A lot has been written on the subject and people have even made a moral issue out of it… Is it ‘morally acceptable’ to use photoshop to enhance a photograph? To summarize the emerging consensus most people agree that creativity is indispensable in Photo-art but inapropriate in Photojournalism. I wouldn’t want a police photographer to Photoshop my face on a ten most wanted poster… for art’s sake (!?) But I would most certainly appreciate a Landscape Photographer using photoshop to remove a power line, or aircraft contrail, from across an artistic view of a beautiful mountain bathed in sublime light.

So how far do we take this? How much removing and altering is OK to do? I can only answer that question for myself… As I am often asked… How much “Photoshopping” do I do with my images and what kind…
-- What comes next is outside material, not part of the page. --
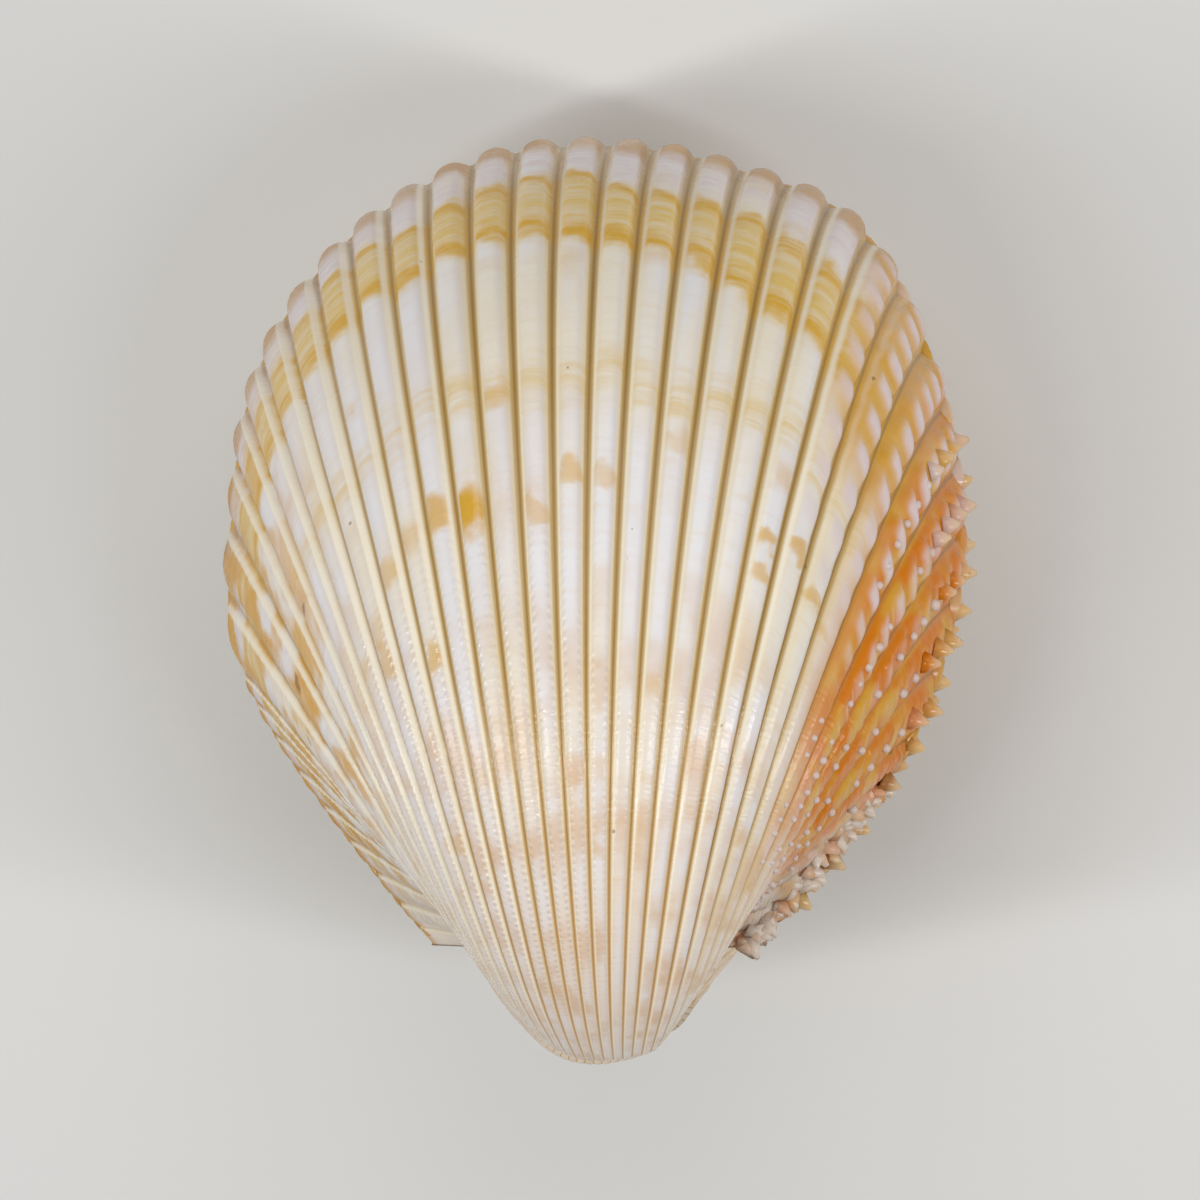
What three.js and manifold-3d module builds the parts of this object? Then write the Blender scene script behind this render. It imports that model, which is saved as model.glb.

Actually I prefer the term “Digital Darkroom” to “Photoshop.” Just as in the old days nobody would consider a photograph ‘finished” unless it had been ‘developed’ in a darkroom, likewise my images are not finished in camera. The camera only gives me essentially what amounts to a ‘digital negative.’ Photoshop (the digital darkroom) then helps me ‘develop’ a photograph to match the mental image that was triggered in me when I first saw the original scene.

But, enough with words… Since this is a photo-blog, and a picture is worth a thousand words… I will share two… See below… A picture of a beach scene as it came out of the camera, followed by how it looks now, after I finished developing it in Photoshop. That is typical of how far I, personally, may take an image…

As Paul Harvey used to say… “And now you know…” etc.